Mack unlocks the door, then buckles a squirmy Anna into a car seat that is already set up in the back. After cracking the window, he shuts the door and picks up my bike, lifting it into the bed. When he’s done strapping down both of the bikes, he hops down next to me.

“I had a really great time today.” He reaches forward to take my hand, but instead of linking our fingers, he just holds my hand and rubs lazy circles against the inside of my wrist, under the bracelets. My stomach is jumping all over the place. He’s looking at his hand on mine when I hear him say, “I really want to kiss you,” then his eyes lift and stop at my lips, and my stomach launches itself into my throat, “but I have Anna in the car, and I don’t think it’s a good idea for me to stick around.” I can do nothing but nod as he continues to rub circles. “But I’m gonna hug you goodbye, because just holding your hand today has been the most amazing torture I’ve ever felt, and I’m not ready to let go of that yet.”

If I thought my heart was beating fast earlier, I had no clue. I can feel it racing a million miles an hour as he leans forward and wraps his arms around my waist, pulling me snug into his solid chest. My arms instinctively loop around his neck, our cheeks pressed together. We just stand there for a minute. An hour, maybe. I have no idea. But I know that no kiss in my life has felt as good as being wrapped in his arms. Damn, he smells good.
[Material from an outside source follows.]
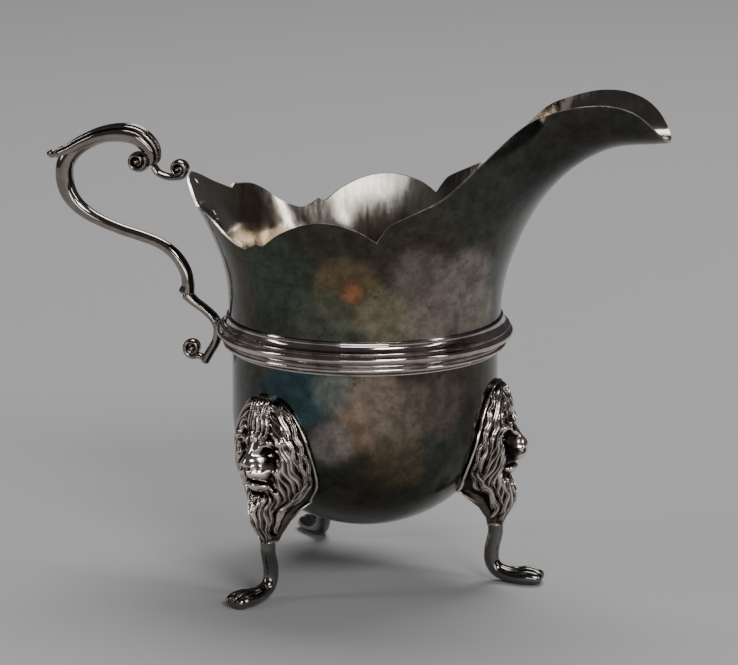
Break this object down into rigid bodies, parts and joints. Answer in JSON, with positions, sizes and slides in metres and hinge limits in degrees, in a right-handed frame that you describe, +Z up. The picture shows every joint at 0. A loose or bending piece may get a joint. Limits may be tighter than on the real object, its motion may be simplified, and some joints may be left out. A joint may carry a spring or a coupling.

His head drops as he pushes his face into my neck, and I hear him inhale.

“You feel it too, right?” he whispers, his hands on my lower back playing with the edge of my shirt. His thumb sneaks under the fabric and strokes lightly against my skin. “Please tell me I’m not crazy and that you feel this connection too.”

My eyes squeeze shut as I try to temper the flood of emotions rushing through me. “Don’t worry,” I reply. “I think we’re both crazy.”

He presses his face into the crook of my neck one more time before releasing me and taking a step back. He looks at me for a moment, his eyes soft.

“I’ll talk to you soon,” he says. And then he’s hopping into his truck and driving down the street.

The minute he turns the corner, I lay flat on the ground on the side of the road, letting the cold cement cool my flushed body.

Maybe Charlie was right about firsts, because if this is how I react to a hug from Mack, I can’t imagine what my response would be if I were to have sex with him. And in that moment, I know that whatever happens between us is going to absolutely wreck me.

Chapter Three

When I wander into the apartment, I find Charlie still splayed on the couch, reading and snuggled under a blanket. Without a word, I crawl onto the couch with her, sneaking my body between her arms and wrapping myself around her, my head intentionally blocking her from seeing her book.